Свои воспоминания Бурдуков писал в Ленинграде на исходе 1920-х годов и по понятным причинам счел за лучшее умолчать о дальнейших контактах с “кровавым бароном”, если они имели место. Он лишь кратко сообщает, что и консул, и начальник русского гарнизона Кобдо без энтузиазма отнеслись к намерению Унгерна поступить на службу к Джа-ламе, волонтерство было ему запрещено, и он вынужден был вернуться в Россию[20].
Создается впечатление, будто Унгерн тотчас же и уехал, хотя на самом деле он прожил в Кобдо более полугода. Бурдуков, часто туда наезжавший, мог с ним встречаться, мог и свозить его в недальний Гурбо-Ценхар, ставку Джа-ламы, с которым состоял в доверительных отношениях. Не похоже, чтобы Унгерн упустил возможность повидать человека, о котором тогда говорила вся Монголия. Джа-лама являл собой тот тип азиатского лидера, напрямую связанного со сверхъестественными силами, каким Унгерн позже хотел бы видеть себя самого.
«Стать императором Китая»
В начале 1930-х годов Арвид Унгерн-Штернберг начал собирать материалы для задуманной, но так и не написанной биографии своего знаменитого кузена. Он обратился к их общим родственникам с просьбой прислать воспоминания об Унгерне, в ответ последовало предостережение одного из них: “Если писать биографию Романа, опираясь только на достоверные факты, она будет бесцветной и скучной. При более художественном описании появляется опасность пополнить и без того большое количество рассказываемых о нем историй”.

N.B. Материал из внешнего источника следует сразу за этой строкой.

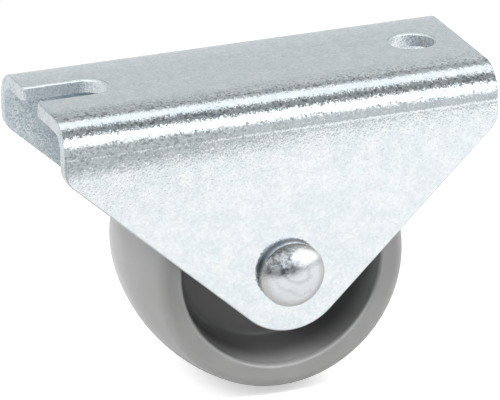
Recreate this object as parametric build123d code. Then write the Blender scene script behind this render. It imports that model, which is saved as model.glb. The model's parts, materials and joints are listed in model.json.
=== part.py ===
from build123d import *
import os
from math import acos, atan2, cos, hypot, radians, sin, tan

# Rigid furniture castor: a wheel on a riveted axle, in one folded sheet bracket.
# Sizes are millimetres. X runs along the mounting plate from the slotted end to the
# screw-hole end, Y along the axle, Z up. The origin is the centre of the plate's top face.

# Bracket blank and its two folds
sheet_thickness = 1.5
plate_length = 49.3
bracket_width = 21.0  # over the outer faces of the two cheeks
fold_outer_radius = 3.2
blank_edge_round = 0.25  # die roll along the outer rim of the blank

# Cheek outline
wheel_top_clearance = 3.4  # tread to the underside of the plate
cheek_end_drop = 6.25  # upright end edge, plate face to the corner
cheek_corner_radius = 2.6
cheek_nose_radius = 6.75  # around the axle
axle_offset = 0.4  # axle from mid-length, towards the screw hole

# Fixing points in the plate, both on one line along X
fixing_line_offset = 0.9  # line from the plate's centre line, towards +Y
screw_hole_diameter = 5.0
screw_hole_end_distance = 5.4  # hole centre to the plate's end
screw_slot_width = 4.7
screw_slot_depth = 8.8  # open end to the deepest point
slot_mouth_round = 0.6

# Wheel
wheel_diameter = 30.0
tread_crown = 1.1  # drop of the tread from its middle to its edge
tread_edge_round = 1.1
side_clearance = 0.7  # wheel rim to the inside of a cheek
rim_wall = 3.6
recess_draft = 8.0  # degrees
recess_lip_round = 0.5
recess_root_round = 1.4
web_thickness = 5.0
hub_wall = 2.0
hub_clearance = 0.3  # hub end to the inside of a cheek
hub_edge_round = 0.3

# Axle rivet, shouldered so that it clamps one cheek and leaves the hub free
shank_diameter = 5.0
tenon_diameter = 3.8
bore_clearance = 0.05  # all round the shank in the hub and in the near cheek
head_diameter = 7.2
head_side_height = 1.0
head_crown_height = 1.3
head_rim_round = 0.15
tail_crown_height = 1.6

# Closeness at which two places count as one when edges and corners are picked
same_place = 1e-4

# Places worked out from the sizes above
half_length = plate_length / 2
half_width = bracket_width / 2
half_inside = half_width - sheet_thickness
wheel_radius = wheel_diameter / 2
axle_drop = sheet_thickness + wheel_top_clearance + wheel_radius
axle_place = Pos(axle_offset, 0, -axle_drop)
shank_radius = shank_diameter / 2
bore_radius = shank_radius + bore_clearance
head_radius = head_diameter / 2
slot_radius = screw_slot_width / 2
hole_x = half_length - screw_hole_end_distance


def fold_envelope(inset):
    """Closed section of the folded sheet's outer skin, moved inwards by inset."""
    side = half_width - inset
    foot = -axle_drop - 2 * cheek_nose_radius
    radius = fold_outer_radius - inset
    skin = FilletPolyline(
        (-side, foot), (-side, -inset), (side, -inset), (side, foot), radius=radius
    )
    return make_face(skin.edges() + [Line((side, foot), (-side, foot))])


def tangent_foot(corner, side):
    """Where the line from a cheek's corner touches the nose circle around the axle."""
    centre = Vector(axle_offset, -axle_drop)
    away = corner - centre
    distance = hypot(away.X, away.Y)
    angle = atan2(away.Y, away.X) - side * acos(cheek_nose_radius / distance)
    return centre + Vector(cos(angle), sin(angle)) * cheek_nose_radius


def cheek_outline():
    """Side view of the bracket: plate end edges, diagonals and the nose under the axle."""
    left = Vector(-half_length, -cheek_end_drop)
    right = Vector(half_length, -cheek_end_drop)
    left_foot = tangent_foot(left, -1)
    right_foot = tangent_foot(right, 1)
    nose_bottom = Vector(axle_offset, -axle_drop - cheek_nose_radius)
    upper = Polyline(left_foot, left, (-half_length, 0), (half_length, 0), right, right_foot)
    nose = ThreePointArc(right_foot, nose_bottom, left_foot)
    outline = make_face(upper.edges() + [nose])
    corners = outline.vertices().filter_by(lambda v: abs(v.Y + cheek_end_drop) < same_place)
    return fillet(corners, cheek_corner_radius)


def screw_slot():
    """Open-ended slot with a round inner end, cut in from the plate's -X end."""
    bottom = half_length - screw_slot_depth + slot_radius
    overrun = sheet_thickness
    length = half_length - bottom + overrun
    straight = Pos(-bottom - length / 2, 0) * Rectangle(length, screw_slot_width)
    profile = Pos(0, fixing_line_offset) * (straight + Pos(-bottom, 0) * Circle(slot_radius))
    return extrude(profile, amount=sheet_thickness, both=True)


def is_blank_rim(edge):
    """True for an edge where the outer skin meets a cut face of the blank."""
    middle = edge @ 0.5
    fold_y = abs(middle.Y) - (half_width - fold_outer_radius)
    fold_z = middle.Z + fold_outer_radius
    on_plate = abs(middle.Z) < same_place and fold_y < same_place
    on_cheek = abs(abs(middle.Y) - half_width) < same_place and fold_z < same_place
    in_fold = fold_y > same_place and fold_z > same_place
    on_fold = in_fold and abs(hypot(fold_y, fold_z) - fold_outer_radius) < same_place
    at_fold_end = abs(fold_y) < same_place or abs(fold_z) < same_place
    along_fold = edge.geom_type == GeomType.LINE and at_fold_end
    return (on_plate or on_cheek or on_fold) and not along_fold


def make_bracket():
    """One sheet blank: slotted plate on top, folded down into two pointed cheeks."""
    section = Plane.YZ * (fold_envelope(0) - fold_envelope(sheet_thickness))
    channel = extrude(section, amount=plate_length, both=True)
    outline = extrude(Plane.XZ * cheek_outline(), amount=bracket_width, both=True)
    body = channel & outline
    body -= screw_slot()
    mouth = body.edges().filter_by(Axis.Z).filter_by(
        lambda e: abs(e.center().X + half_length) < same_place and e.center().Z > -sheet_thickness
    )
    body = fillet(mouth, slot_mouth_round)
    body -= Pos(hole_x, fixing_line_offset) * Cylinder(screw_hole_diameter / 2, 4 * sheet_thickness)
    near_hole = Rot(X=90) * Cylinder(bore_radius, 4 * sheet_thickness)
    far_hole = Rot(X=90) * Cylinder(tenon_diameter / 2, 4 * sheet_thickness)
    rim = body.edges().filter_by(is_blank_rim)
    body = fillet(rim, blank_edge_round)
    body -= axle_place * Pos(0, -half_width, 0) * near_hole
    body -= axle_place * Pos(0, half_width, 0) * far_hole
    return body


def turned(profile):
    """Solid of revolution about the axle from a profile with X as radius and Y along the axle."""
    return axle_place * revolve(profile, Axis.Y)


def corners_at(face, radius, offset):
    """Corners of a turned profile at a radius and at an offset either side of mid-width."""
    return face.vertices().filter_by(
        lambda v: abs(v.X - radius) < same_place and abs(abs(v.Y) - offset) < same_place
    )


def make_wheel():
    """Moulded wheel: crowned tread, a drafted recess in each side, a web and a plain hub."""
    rim_half = half_inside - side_clearance
    hub_half = half_inside - hub_clearance
    web_half = web_thickness / 2
    edge_radius = wheel_radius - tread_crown
    lip_radius = wheel_radius - rim_wall
    root_radius = lip_radius - (rim_half - web_half) * tan(radians(recess_draft))
    hub_radius = bore_radius + hub_wall
    tread = ThreePointArc((edge_radius, -rim_half), (wheel_radius, 0), (edge_radius, rim_half))
    inside = Polyline(
        (edge_radius, rim_half),
        (lip_radius, rim_half),
        (root_radius, web_half),
        (hub_radius, web_half),
        (hub_radius, hub_half),
        (bore_radius, hub_half),
        (bore_radius, -hub_half),
        (hub_radius, -hub_half),
        (hub_radius, -web_half),
        (root_radius, -web_half),
        (lip_radius, -rim_half),
        (edge_radius, -rim_half),
    )
    profile = make_face([tread] + inside.edges())
    profile = fillet(corners_at(profile, edge_radius, rim_half), tread_edge_round)
    profile = fillet(corners_at(profile, lip_radius, rim_half), recess_lip_round)
    profile = fillet(corners_at(profile, root_radius, web_half), recess_root_round)
    profile = fillet(corners_at(profile, hub_radius, web_half), recess_root_round / 2)
    profile = fillet(corners_at(profile, hub_radius, hub_half), hub_edge_round)
    return turned(profile)


def make_axle_rivet():
    """Shouldered rivet: domed head at -Y, shank in the hub, tenon upset over the +Y cheek."""
    head_face = -half_width
    rim = head_face - head_side_height
    top = rim - head_crown_height
    tail_face = half_width
    tail_top = tail_face + tail_crown_height
    crown_mid = dome_point(head_crown_height)
    tail_mid = dome_point(tail_crown_height)
    head = ThreePointArc(
        (0, top), (crown_mid.X, rim - crown_mid.Y), (head_radius, rim)
    )
    body = Polyline(
        (head_radius, rim),
        (head_radius, head_face),
        (shank_radius, head_face),
        (shank_radius, half_inside),
        (tenon_diameter / 2, half_inside),
        (tenon_diameter / 2, tail_face),
        (head_radius, tail_face),
    )
    tail = ThreePointArc(
        (head_radius, tail_face), (tail_mid.X, tail_face + tail_mid.Y), (0, tail_top)
    )
    profile = make_face([head] + body.edges() + [tail, Line((0, tail_top), (0, top))])
    profile = fillet(corners_at(profile, head_radius, -rim), head_rim_round)
    return turned(profile)


def dome_point(height):
    """A point part-way up a dome over the head circle, as radius and height above its base."""
    ball = (head_radius**2 + height**2) / (2 * height)
    radius = head_radius / 2
    return Vector(radius, (ball**2 - radius**2) ** 0.5 - (ball - height))


parts = {
    "bracket": make_bracket(),
    "wheel": make_wheel(),
    "axle_rivet": make_axle_rivet(),
}

os.makedirs("parts", exist_ok=True)
for name, shape in parts.items():
    export_step(shape, f"parts/{name}.step")
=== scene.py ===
import bpy
import bmesh
import json
import math
from mathutils import Matrix, Vector


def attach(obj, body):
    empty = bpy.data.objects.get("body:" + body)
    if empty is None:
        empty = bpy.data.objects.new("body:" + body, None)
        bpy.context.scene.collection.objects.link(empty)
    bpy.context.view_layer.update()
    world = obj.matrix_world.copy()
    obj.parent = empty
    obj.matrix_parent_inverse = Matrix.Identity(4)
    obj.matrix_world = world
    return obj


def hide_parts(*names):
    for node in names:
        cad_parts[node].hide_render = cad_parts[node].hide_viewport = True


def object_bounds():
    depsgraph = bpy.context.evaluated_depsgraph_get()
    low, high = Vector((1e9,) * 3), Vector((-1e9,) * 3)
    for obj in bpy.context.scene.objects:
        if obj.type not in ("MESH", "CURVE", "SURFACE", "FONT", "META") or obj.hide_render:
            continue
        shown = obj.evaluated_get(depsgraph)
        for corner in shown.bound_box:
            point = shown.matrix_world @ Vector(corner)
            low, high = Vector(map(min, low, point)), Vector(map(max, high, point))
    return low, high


# Looks for the rigid furniture castor, in metres and in the frame of its solids.

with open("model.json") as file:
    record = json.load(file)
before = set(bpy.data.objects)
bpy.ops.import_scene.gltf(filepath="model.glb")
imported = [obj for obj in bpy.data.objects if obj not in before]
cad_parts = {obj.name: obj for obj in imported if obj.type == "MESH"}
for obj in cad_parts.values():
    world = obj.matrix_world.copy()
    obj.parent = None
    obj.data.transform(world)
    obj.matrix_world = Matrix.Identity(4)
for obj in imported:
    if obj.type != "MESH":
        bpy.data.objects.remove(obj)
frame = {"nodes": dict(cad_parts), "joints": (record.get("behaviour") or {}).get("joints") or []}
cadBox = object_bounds()
nodes = frame["nodes"]
axle = Vector(frame["joints"][0]["pos_m"])
print("stage: frame loaded")

sheet = {
    "halfWidth": 0.0105,
    "thickness": 0.0015,
    "foldRadius": 0.0032,  # outer skin
    "easeWidth": 0.0030,  # run of plate and cheek that the fold still bends a little
    "plateTilt": 0.060,  # radians, where the plate meets the fold
    "cheekTilt": 0.105,  # radians, where the cheek meets the fold
    "creaseDrop": 0.00040,  # press line below the end of the fold
    "creaseHalfWidth": 0.00034,
    "creaseLift": 0.75,  # height of the press line, in grain depths
    "turnSlot": -0.02,  # radians by which the near fold is turned at the slotted end
    "turnHole": 0.07,  # and at the screw-hole end
    "openedPlate": 0.0026,  # how far beside the fold bending opened the plating
    "openedCheek": 0.0014,
    "dullFrom": 0.0034,  # the duller strip on the cheek, under the fold
    "dullTo": 0.0012,
    "slotFadeFrom": -0.018,  # what marks the slotted end fades out along this run
    "slotFadeTo": 0.006,
    "shadeFrom": 0.0222,  # distance from mid-length where the painted shade of the inner skin begins
    "shadeTo": 0.0165,  # and where it is darkest
}


# Node helpers

def addNode(tree, kind, place, values=None, **settings):
    node = tree.nodes.new(kind)
    node.location = place
    for name, value in settings.items():
        setattr(node, name, value)
    for name, value in (values or {}).items():
        node.inputs[name].default_value = value
    return node


def connect(tree, source, target):
    tree.links.new(source, target)


def newGroup(name, inputs, outputs):
    group = bpy.data.node_groups.new(name, "ShaderNodeTree")
    for label, kind, value in inputs:
        socket = group.interface.new_socket(name=label, in_out="INPUT", socket_type=kind)
        if value is not None:
            socket.default_value = value
    for label, kind in outputs:
        group.interface.new_socket(name=label, in_out="OUTPUT", socket_type=kind)
    start = addNode(group, "NodeGroupInput", (-900, 0))
    end = addNode(group, "NodeGroupOutput", (700, 0))
    return group, start, end


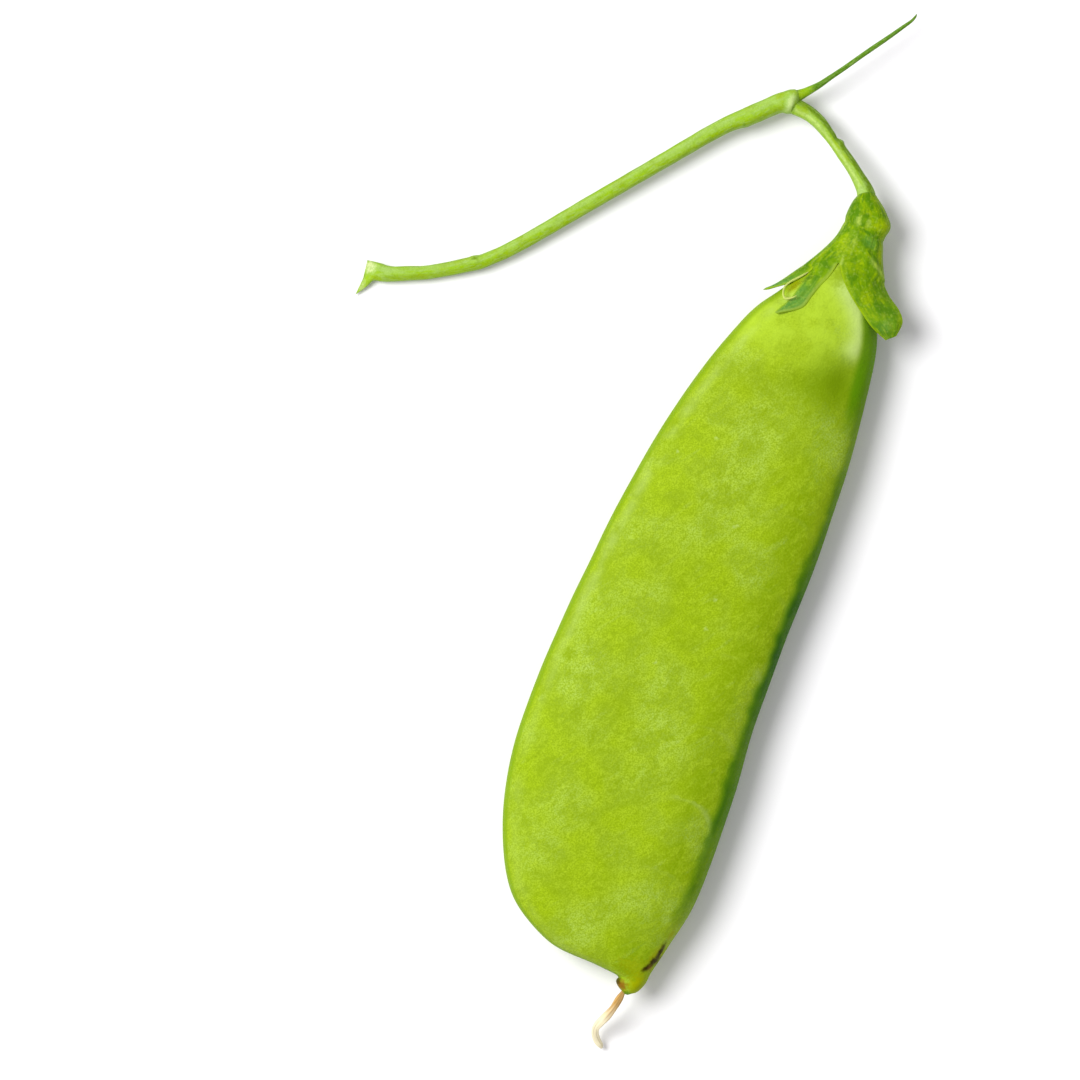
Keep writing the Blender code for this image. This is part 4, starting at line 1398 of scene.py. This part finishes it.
class PEAPOD_OT_stage(Operator):
    """Add the pale floor, the soft key light, the white surround and the camera"""

    bl_idname = "peapod.stage"
    bl_label = "Stage"

    def execute(self, context):
        settings = context.scene.pea_pod.stage
        self.add_floor(settings)
        self.add_light(context, settings)
        self.add_camera(context)
        context.scene.view_settings.view_transform = "Standard"
        return {"FINISHED"}

    def add_floor(self, settings):
        """A matt square just under the pod, which belongs to the stage only."""
        corners = np.array([(-1, -1), (1, -1), (1, 1), (-1, 1)]) * FLOOR_HALF / MM
        points = np.column_stack([corners, np.full(4, -FLOOR_DROP / MM)])
        material = bpy.data.materials.new("floor")
        material.use_nodes = True
        shader = material.node_tree.nodes["Principled BSDF"]
        shader.inputs["Base Color"].default_value = opaque(settings.floor)
        shader.inputs["Roughness"].default_value = 0.9
        shader.inputs["Specular IOR Level"].default_value = 0.0
        add_piece("floor", points, [np.array([[0, 1, 2, 3]])], {}, material)

    def add_light(self, context, settings):
        """The even surround and one soft disk of light, aimed at the middle of the view."""
        world = bpy.data.worlds.new("surround")
        world.use_nodes = True
        background = world.node_tree.nodes["Background"]
        background.inputs["Color"].default_value = opaque(settings.ambient_tint)
        background.inputs["Strength"].default_value = settings.ambient
        context.scene.world = world
        azimuth, elevation = np.radians(KEY_AZIMUTH), np.radians(KEY_ELEVATION)
        flat = np.cos(elevation)
        away = Vector((flat * np.cos(azimuth), flat * np.sin(azimuth), np.sin(elevation)))
        data = bpy.data.lights.new("key", "AREA")
        data.shape = "DISK"
        data.size = KEY_SIZE
        data.energy = settings.key_watts
        light = bpy.data.objects.new("key", data)
        light.location = Vector(VIEW_CENTRE) + away * KEY_DISTANCE
        light.rotation_euler = away.to_track_quat("Z", "Y").to_euler()
        context.scene.collection.objects.link(light)

    def add_camera(self, context):
        """A long lens that looks straight down and sees a square of the view's width."""
        data = bpy.data.cameras.new("camera")
        data.lens = LENS
        data.sensor_width = SENSOR
        data.clip_start, data.clip_end = NEAREST, FARTHEST
        camera = bpy.data.objects.new("camera", data)
        camera.location = Vector(VIEW_CENTRE) + Vector((0, 0, VIEW_WIDTH * LENS / SENSOR))
        camera.rotation_euler = (0, 0, np.radians(VIEW_TURN))
        context.scene.collection.objects.link(camera)
        context.scene.camera = camera


class PEAPOD_PT_panel(Panel):
    """The pea pod's operators and settings"""

    bl_idname = "PEAPOD_PT_panel"
    bl_label = "Pea Pod"
    bl_space_type = "VIEW_3D"
    bl_region_type = "UI"
    bl_category = "Pea Pod"

    def draw(self, context):
        settings = context.scene.pea_pod
        for operator, group in OPERATORS:
            box = self.layout.box()
            box.operator(operator.bl_idname)
            values = getattr(settings, group)
            for name in values.__annotations__:
                box.prop(values, name)


OPERATORS = (
    (PEAPOD_OT_pod, "pod"),
    (PEAPOD_OT_calyx, "calyx"),
    (PEAPOD_OT_stems, "stalk"),
    (PEAPOD_OT_remnants, "remnants"),
    (PEAPOD_OT_stage, "stage"),
)
SETTINGS = (PodSettings, CalyxSettings, StalkSettings, RemnantSettings, StageSettings, PeaPodSettings)


def register():
    for kind in (*SETTINGS, *(operator for operator, _ in OPERATORS), PEAPOD_PT_panel):
        bpy.utils.register_class(kind)
    bpy.types.Scene.pea_pod = PointerProperty(type=PeaPodSettings)


def unregister():
    del bpy.types.Scene.pea_pod
    for kind in (PEAPOD_PT_panel, *(operator for operator, _ in OPERATORS), *SETTINGS[::-1]):
        bpy.utils.unregister_class(kind)


def main():
    """Registers the add-on and builds every piece."""
    register()
    for operator, _ in OPERATORS:
        group, name = operator.bl_idname.split(".")
        getattr(getattr(bpy.ops, group), name)()


if __name__ == "__main__":
    main()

Однако даже авторы, не претендовавшие на “художественность”, вставали перед загадкой внезапного превращения заурядного белого генерала в монгольского хана и “бога войны”. Истоки этой метаморфозы искали в его первой поездке в Монголию, расцвечивая ее совершенно фантастическими подробностями. Врангель писал, что в боях с китайцами он проявил чудеса храбрости, получил в награду княжеский титул и был назначен командующим всей монгольской кавалерией; другие утверждали, будто барон с шайкой головорезов грабил караваны в Гоби; третьи отсылали его к хунхузам. На самом деле, поскольку служить у Джа-ламы ему запретили, он поступил сверхштатным офицером в Верхнеудинский казачий полк, частично расквартированный в Кобдо, и жил здесь без особых приключений, надеясь, видимо, что затухающая война вспыхнет вновь. Этого, однако, не случилось. Военные действия прекратились, под нажимом русской дипломатии дело шло к признанию Пекином автономии Внешней Монголии. Весной 1914 года, получив из Благовещенска документы о своей отставке, Унгерн уехал в родной Ревель.
Как пишет его кузен Арвид, уже тогда он “приобрел обширные познания о стране и населяющих ее людях”. По словам Князева, Унгерн “услыхал голос подлинной, мистически привлекавшей его Монголии” и “до краев наполнился настроениями”, которые вызывают “ее причудливые храмы” и “зеленые ковры необъятных падей, и люди ее, как бы ожидающие могучего толчка, чтобы пробудиться от векового сна”. Если отбросить красоты стиля и намек, что монголы дождались-таки человека, давшего им этот “могучий толчок”, все примерно так и обстояло. Унгерн говорил, что еще во время первой поездки в Халху “вера и обычаи монголов ему очень понравились”. В Кобдо он стал изучать монгольский язык, и хотя едва ли за полгода успел им овладеть, какие-то основы были заложены уже тогда. Впоследствии он будет вполне сносно на нем изъясняться.
Писали, будто в те месяцы ему удалось завязать “знакомства с князьями, гэгенами и влиятельными ламами”, но это маловероятно. Столь же сомнительно известие, будто в Кобдо, “не будучи ревностным сыном лютеранской церкви”, он втайне “принял ламаизм”. Увлечение Унгерна буддизмом – вариант обычного для людей его типа интереса к “мудрости Востока”.